И снова шепот... И снова ответ:

— Не нужны мне твои деньги. За совет не беру. Беру только за карты и ворожбу по руке. Но теперь темно. В другой раз. Дай боже нам обоим на воле встретиться. Когда своего Гирша увидишь, передай от меня привет. Может, еще не знаешь, Рива, что мы с ним добрые друзья, хотя он моего колдовства не признает, а я — его листовок, которые всех босяков поднимают на войну против богатеев. Зряшная это работа. Прав твой папаша, господин Альтман: «Нету, не было и не будет правды на этом свете. И равенства не будет. Так зачем дуть против ветра? Фор-вос-мы-страдаем?» Не разумнее ли со всеми жить по-хорошему, как ваш папаша, и заниматься торговлей, открыв свою лавчонку?.. Да хоть и в Кривасалисе. Ты его переубеди, Рива, посоветуй — ради его и твоего счастья и ради будущего ребеночка. Если не послушается тебя, то хоть предупреди, чтоб через Шилай больше не ездил по Пашвяндрской дороге. Староста деревни Пашекщяй Индрашюс зуб на него точит. Обещает тележку Гирша перетряхнуть и, обнаружив «большевистские рецепты», мокрыми веревками его лечить, а после этого, привязав голышом на всю ночь к сосне, устроить пир для слепней... Ты слушай, Рива. Слушай. Я тебя не пугаю. Я только слово в слово пересказываю, что мне дочка Индрашюса Кристина говорила. Он ее любимому парню прошлым летом такое учинил. Тартилюсу из Напрюнай. Теперь тот Пашекщяй чурается как черт креста, а бедная Кристина моей помощи просит и, чтоб отомстить отцу, все его секреты мне выдает. Я-то теперь не успею Гирша предупредить. Сам господь добра ему желает, раз тебя ко мне поздней ночью прислал.

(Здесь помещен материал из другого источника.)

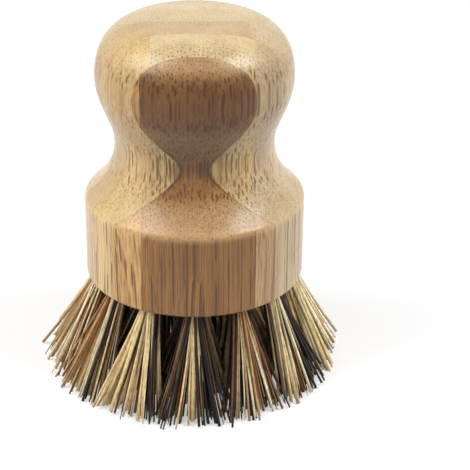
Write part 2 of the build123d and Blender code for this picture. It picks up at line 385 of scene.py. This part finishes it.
class Bamboo(Nodes):
    """Bamboo sawn along its fibres. The fibre bundles run up Z, as the dark cells of a flat Voronoi pattern in
    X and Y that wanders a little with height: dots where the turning cuts them across, streaks where it
    runs with them."""

    def __init__(self, name, look, shift):
        super().__init__(bpy.data.materials.new(name), "Principled BSDF")
        self.look = look
        self.mm = self.millimetres()
        self.x, y, self.z = self.apart(self.mm)

        # each strip shows a stretch of the pattern of its own
        moved = [shift * step for step in PATTERN_STEP]
        self.blank = self.vector("ADD", self.mm, moved)
        if look.slant:
            turned = self.new("ShaderNodeVectorRotate", rotation_type="Y_AXIS")
            self.feed(turned.inputs["Vector"], self.blank)
            self.feed(turned.inputs["Center"], [a + b for a, b in zip(moved, SLANT_CENTRE)])
            self.feed(turned.inputs["Angle"], look.slant)
            self.blank = turned.outputs[0]
        wander = self.noise(self.scaled(self.blank, (0.12, 0.12, 0.05)), detail=1.5, output="Color")
        self.fibres = self.vector("MULTIPLY_ADD", wander, (0.9, 1.6, 0.0), self.blank)
        self.fine = self.noise(self.scaled(self.fibres, (3.4, 3.4, 0.07)), detail=4.0, rough=0.7)

        # where the turned surface runs along the fibres: the wall, the waist and the knob's side
        upper = self.math("MAXIMUM", self.band(self.z, *WAIST_BAND), self.band(self.z, *KNOB_BAND))
        self.side = self.math("MAXIMUM", self.span(self.z, *WALL_END, 1.0, 0.0), upper)

        # how many plies deep a place is from the front, and how near the culm's skin within its own ply
        self.depth = self.math("DIVIDE", self.math("SUBTRACT", y, glue_plane(0)), PLY)
        self.skin = None
        if look.dense_side:
            self.skin = self.math("FRACT", self.depth)
        if look.dense_side < 0:
            self.skin = self.math("SUBTRACT", 1.0, self.skin)

    def bundles(self, gap, low, high, wider=0.0):
        """Bundles a gap apart, each with its own strength. Their size goes from low near the culm's inside to
        high near its skin, with wider added where the surface runs along them."""
        cell = self.new("ShaderNodeTexVoronoi", feature="F1", voronoi_dimensions="2D")
        self.feed(cell.inputs["Vector"], self.fibres)
        self.feed(cell.inputs["Scale"], 1 / gap)
        self.feed(cell.inputs["Randomness"], 0.62)
        size = self.span(self.skin, 0.1, 1.0, low, high) if self.skin else (low + high) / 2
        size = self.math("MULTIPLY_ADD", self.side, wider, size)
        dot = self.span(self.math("SUBTRACT", size, cell.outputs["Distance"]), -0.03, 0.08)
        own = self.new("ShaderNodeSeparateColor")
        self.feed(own.inputs[0], cell.outputs["Color"])
        return self.times(dot, self.span(own.outputs[0], 0.0, 0.7, 0.5, 1.0))

    def bundle_strength(self):
        """Coarse bundles that break off along their length, small ones between them, and a few lone thick
        ones, which show as long dark lines on the wall. The strongest at a place counts."""
        look = self.look
        breaks = self.noise(self.scaled(self.blank, (0.9, 0.9, 0.13)), detail=1.0)
        least = self.math("MULTIPLY_ADD", self.side, -0.58, 0.8)
        coarse = self.bundles(look.spacing, 0.15, 0.27, wider=0.09)
        coarse = self.times(coarse, self.span(breaks, 0.38, 0.56, least, 1.0))
        small = self.times(self.bundles(look.spacing * 0.47, 0.18, 0.30), 0.6)
        strength = self.math("MAXIMUM", coarse, small)
        # they are dark near the culm's skin and pale near its inside
        if self.skin:
            strength = self.times(strength, self.span(self.skin, 0.05, 0.8, 0.22, 1.0))
        stronger = self.math("MULTIPLY_ADD", self.side, look.dots * 0.55, look.dots)
        strength = self.math("MULTIPLY", strength, stronger, clamp=True)
        lone = self.bundles(look.spacing * 1.5, 0.12, 0.16, wider=0.06 + look.streaks)
        lone = self.times(self.times(lone, self.side), min(1.0, 0.35 + look.dots * 0.8))
        return self.math("MAXIMUM", strength, lone)

    def grain(self):
        """Fine grain and slow changes between the deeper and the paler tone, with long darker lines."""
        look = self.look
        broad = self.noise(self.scaled(self.blank, (0.20, 0.20, 0.03)))
        tone = self.math("ADD", self.times(self.fine, 0.55), self.times(broad, 0.45))
        contrast = self.math("MULTIPLY_ADD", self.side, 0.17, 0.45)
        from_middle = self.math("SUBTRACT", self.span(tone, 0.41, 0.59), 0.5)
        shade = self.math("MULTIPLY_ADD", from_middle, contrast, 0.5)
        body = self.mix(shade, tinted(look.deep, 0.86), look.pale)
        line = self.noise(self.scaled(self.fibres, (1.0, 1.0, 0.02)), detail=1.5)
        body = self.mix(self.span(line, 0.54, 0.64, 0.0, 0.38), body, tinted(look.deep, LINE_TINT))
        if look.along:
            body = self.mix(self.side, body, self.scaled(body, look.along))
        return body

    def glue_lines(self, seams):
        """Thin lines by the nearest glue plane and the nearest seam, clearest about the waist."""
        glue = self.look.glue
        from_plane = self.times(self.math("PINGPONG", self.depth, 0.5), PLY)
        line = self.span(from_plane, 0.04, 0.14, glue, 0.0)
        if seams:
            from_seam = 1.0
            for seam in seams:
                gap = self.math("ABSOLUTE", self.math("SUBTRACT", self.x, seam))
                from_seam = self.math("MINIMUM", from_seam, gap)
            line = self.math("MAXIMUM", line, self.span(from_seam, 0.03, 0.12, glue * 0.3, 0.0))
        line = self.times(line, self.span(self.z, *GLUE_FADE, 1.0, 0.35))
        return self.times(line, self.span(self.noise(self.mm, scale=0.4), 0.35, 0.6, 0.5, 1.0))


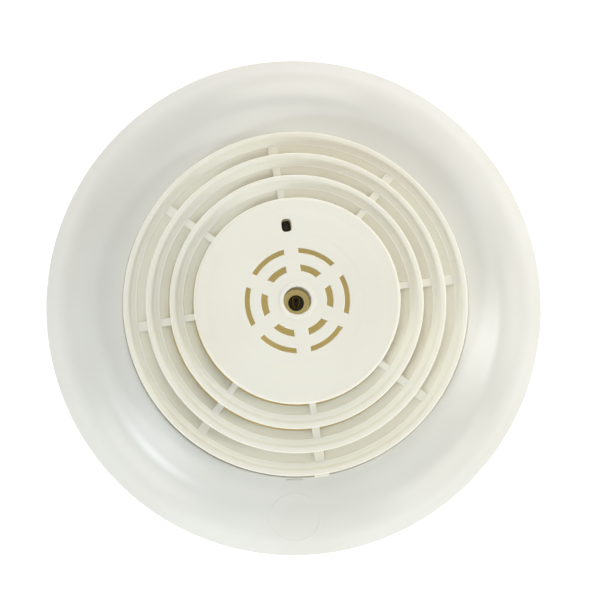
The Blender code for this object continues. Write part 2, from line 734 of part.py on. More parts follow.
def rear_section():
    """A plate with a collar under it, open towards the base."""
    inner = COLLAR_RADIUS - COLLAR_WALL
    plate = REAR_TOP - REAR_PLATE
    return [
        (0.0, REAR_TOP),
        (REAR_RADIUS, REAR_TOP),
        (REAR_RADIUS, plate),
        (COLLAR_RADIUS, plate),
        (COLLAR_RADIUS, COLLAR_BOTTOM),
        (inner, COLLAR_BOTTOM),
        (inner, plate),
        (0.0, plate),
    ]


def rear_lugs():
    """Three lugs on the collar, and three posts that the board stands on."""
    bm = bmesh.new()
    inner = COLLAR_RADIUS - COLLAR_WALL / 2
    for i in range(BAYONETS):
        place = on_bearing(LUG_BEARING + i * 360 / BAYONETS, (inner + LUG_REACH) / 2)
        add_box(bm, LUG_LENGTH, LUG_REACH - inner, LUG_TOP - LUG_HEIGHT, LUG_TOP, place)
        add_cylinder(bm, POST_RADIUS, REAR_TOP - 0.0005, BOARD_BOTTOM - GAP, post_place(i))
    return finish_bmesh(bm, "rear_lugs")


def rear_cutters():
    """Slots for the contacts and pilot holes for the board's screws."""
    bm = bmesh.new()
    for i in range(TERMINALS):
        place = on_bearing(contact_bearing(i), CONTACT_RADIUS)
        width, length = STRIP + 2 * GAP, 0.0036 + 2 * GAP
        add_box(bm, width, length, REAR_TOP - REAR_PLATE - 0.001, REAR_TOP + 0.001, place)
    for i in range(BAYONETS):
        add_cylinder(bm, 0.0014, REAR_TOP - 0.0005, BOARD_BOTTOM + 0.001, post_place(i), 12)
    return finish_bmesh(bm, "rear_cutters")


def add_rear_housing(parent):
    """The back of the head."""
    mesh = profile_mesh("rear_housing", rear_section(), closed=False)
    rear = turn(add_part("rear_housing", mesh, (PLASTIC_CREAM, 0.5, 0.0), parent))
    combine(rear, add_tool("rear_lugs", rear_lugs()), "UNION")
    combine(rear, add_tool("rear_cutters", rear_cutters()), "DIFFERENCE")


def add_contacts(parent):
    """Four bent blades: each runs from the board through the rear housing to its wiper."""
    for i in range(TERMINALS):
        bm = bmesh.new()
        blade = on_bearing(contact_bearing(i), CONTACT_RADIUS)
        add_box(bm, STRIP, 0.0036, WIPER_HEIGHT, BOARD_BOTTOM - GAP, blade)
        name = f"head_contact_{i + 1}"
        contact = add_part(name, finish_bmesh(bm, name), (BRASS, 0.3, 1.0), parent)
        bm = bmesh.new()
        foot = on_bearing(contact_bearing(i), CONTACT_RADIUS) @ Matrix.Translation((-0.0024, 0, 0))
        add_box(bm, 0.0056, 0.0036, WIPER_HEIGHT, WIPER_HEIGHT + STRIP, foot)
        combine(contact, add_tool(f"{name}_foot", finish_bmesh(bm, "foot")), "UNION")


def add_axis(name, parent=None):
    """An empty on the detector's axis, which a moving group hangs from."""
    empty = bpy.data.objects.new(name, None)
    bpy.data.collections["heat_detector"].objects.link(empty)
    empty.parent = parent
    return empty


def main():
    """Build the detector."""
    clear_scene()
    new_collection("heat_detector")
    new_collection("tools")
    base = add_axis("base_axis")
    add_base().parent = base
    add_terminals(base)
    add_clamps(base)
    add_terminal_screws(base)
    lift = add_axis("head_lift_axis", base)
    add_seal(lift)
    twist = add_axis("head_twist_axis", lift)
    add_cover(twist)
    add_carrier(twist)
    add_light_pipe(twist)
    add_thermistor(twist)
    add_board(twist)
    add_components(twist)
    add_rear_housing(twist)
    add_contacts(twist)


main()
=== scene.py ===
"""Heat detector: the visual model of a flanged mounting base and its plug-in sensing head.

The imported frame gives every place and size. This script puts fine moulded shells, the sensor and
the hardware in the place of the frame's faceted solids and gives each piece a procedural finish.
Lengths are in metres and bearings are in degrees clockwise from +Y, seen from the sensing end.
"""

import logging
import math
from dataclasses import dataclass, field
from enum import Enum

import bmesh
import bpy
import numpy as np
from mathutils import Matrix, Vector


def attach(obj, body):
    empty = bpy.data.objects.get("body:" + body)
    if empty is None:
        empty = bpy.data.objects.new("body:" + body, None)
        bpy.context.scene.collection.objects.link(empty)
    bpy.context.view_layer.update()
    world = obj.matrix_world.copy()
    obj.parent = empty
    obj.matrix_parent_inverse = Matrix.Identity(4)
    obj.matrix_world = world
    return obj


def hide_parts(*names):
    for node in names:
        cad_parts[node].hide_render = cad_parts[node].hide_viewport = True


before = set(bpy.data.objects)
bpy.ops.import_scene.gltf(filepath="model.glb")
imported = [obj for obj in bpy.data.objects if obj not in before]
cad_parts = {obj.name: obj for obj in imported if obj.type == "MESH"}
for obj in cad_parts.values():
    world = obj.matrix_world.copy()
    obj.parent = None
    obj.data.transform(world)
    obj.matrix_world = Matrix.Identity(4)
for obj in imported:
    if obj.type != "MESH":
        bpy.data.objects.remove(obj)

LOG = logging.getLogger("heat_detector")
MM = 0.001
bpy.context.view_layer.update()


class Body(Enum):
    """The rigid groups that the joints move."""

    BASE = "base"
    SEAL = "seal"
    HEAD = "head"


# Surfaces


@dataclass
class Surface:
    """A surface that is being worked out: its points and the quads between them."""

    points: np.ndarray
    quads: np.ndarray

    @classmethod
    def from_grid(
        cls,
        grid: np.ndarray,
        close_rows: bool = False,
        close_columns: bool = False,
        keep: np.ndarray | None = None,
    ) -> "Surface":
        """Make a surface of a grid of points.

        Args:
            grid: Points as rows by columns by three.
            close_rows: Whether the last row joins the first.
            close_columns: Whether the last column joins the first.
            keep: Which cells are faces, as rows by columns, or None for all.

        Returns:
            The surface. Point (i, j) has number i * columns + j.
        """
        rows, columns = grid.shape[:2]
        i = np.arange(rows if close_rows else rows - 1)[:, None]
        j = np.arange(columns if close_columns else columns - 1)[None, :]
        below, right = (i + 1) % rows, (j + 1) % columns
        corners = [i * columns + j, i * columns + right, below * columns + right, below * columns + j]
        quads = np.stack(np.broadcast_arrays(*corners), axis=-1)
        quads = quads[keep[: len(i)]] if keep is not None else quads.reshape(-1, 4)
        return cls(grid.reshape(-1, 3), quads)

    @classmethod
    def joined(cls, surfaces: list["Surface"]) -> "Surface":
        """Put several surfaces into one, each with its own points."""
        starts = np.cumsum([0] + [len(s.points) for s in surfaces[:-1]])
        quads = [s.quads + start for s, start in zip(surfaces, starts)]
        return cls(np.concatenate([s.points for s in surfaces]), np.concatenate(quads))

    def placed(self, place: Matrix) -> "Surface":
        """Move the surface by a matrix."""
        matrix = np.array(place)
        return Surface(self.points @ matrix[:3, :3].T + matrix[:3, 3], self.quads)

    def wrapped(self, bearing: float) -> "Surface":
        """Wrap the surface about the Z axis: x becomes an arc, and y stays the radius.

        A point (x, y, z) goes to radius y and to the bearing plus x / y.
        """
        x, y, z = self.points.T
        angle = math.radians(bearing) + x / y
        return Surface(np.stack([y * np.sin(angle), y * np.cos(angle), z], axis=-1), self.quads)


def on_bearing(bearing: float, radius: float = 0.0, height: float = 0.0) -> Matrix:
    """The frame whose local Y points outwards on a bearing, at a radius and height."""
    turned = Matrix.Rotation(math.radians(-bearing), 4, "Z")
    return turned @ Matrix.Translation((0.0, radius, height))


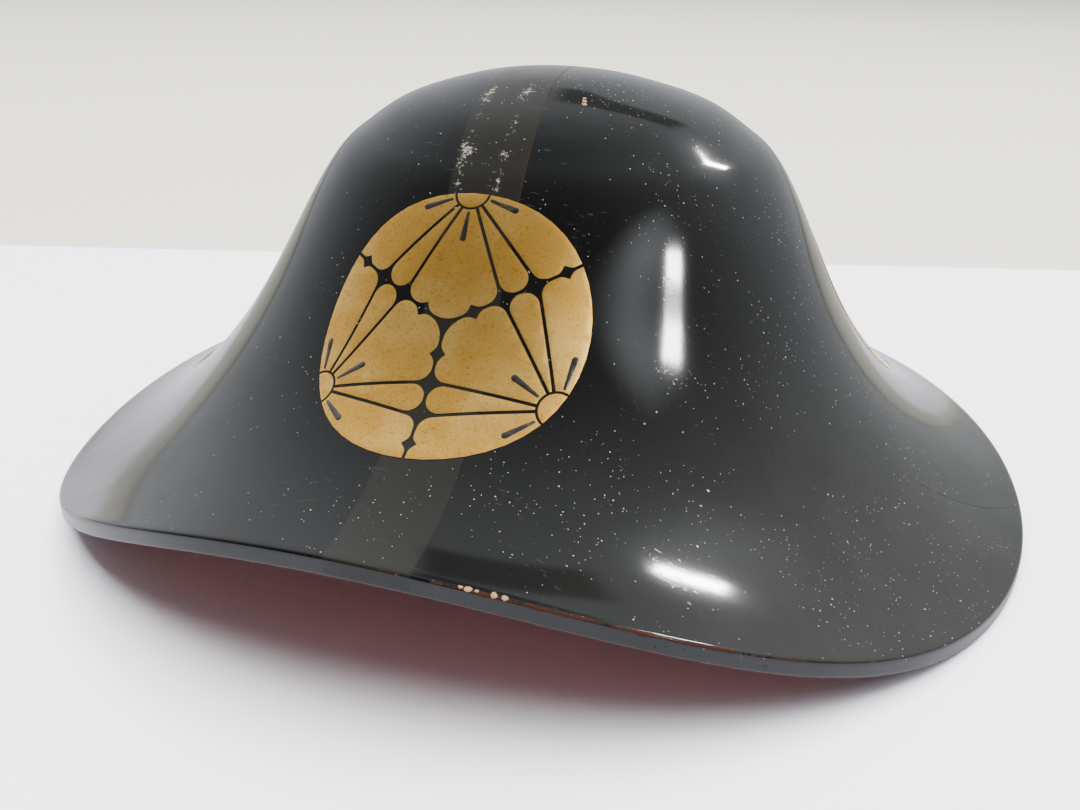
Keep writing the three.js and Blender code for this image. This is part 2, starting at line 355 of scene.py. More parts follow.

И снова шепот. Снова ответ:

— Да не за что. Не благодари. Такая моя обязанность. Еще моя бабушка говорила: «Как можешь, как умеешь, так и помогай своему ближнему. Еврей он, католик или православный. Все они люди, все в равной мере истинной любви желают. Все в равной мере — истинного счастья. Только никто на всем свете не знает, где это счастье. Потому и ищем его, заклятое, как умеем». Так что беги, лети, Рива, сломя голову к своему Гиршу. В Таурагнай. Напрямик. Может, когда через Медвежью топь будешь бежать, папоротников цвет найдешь... А теперь ты угадай, что со мной творится, почему сердце так неровно бьется? Перед счастьем — или бедой?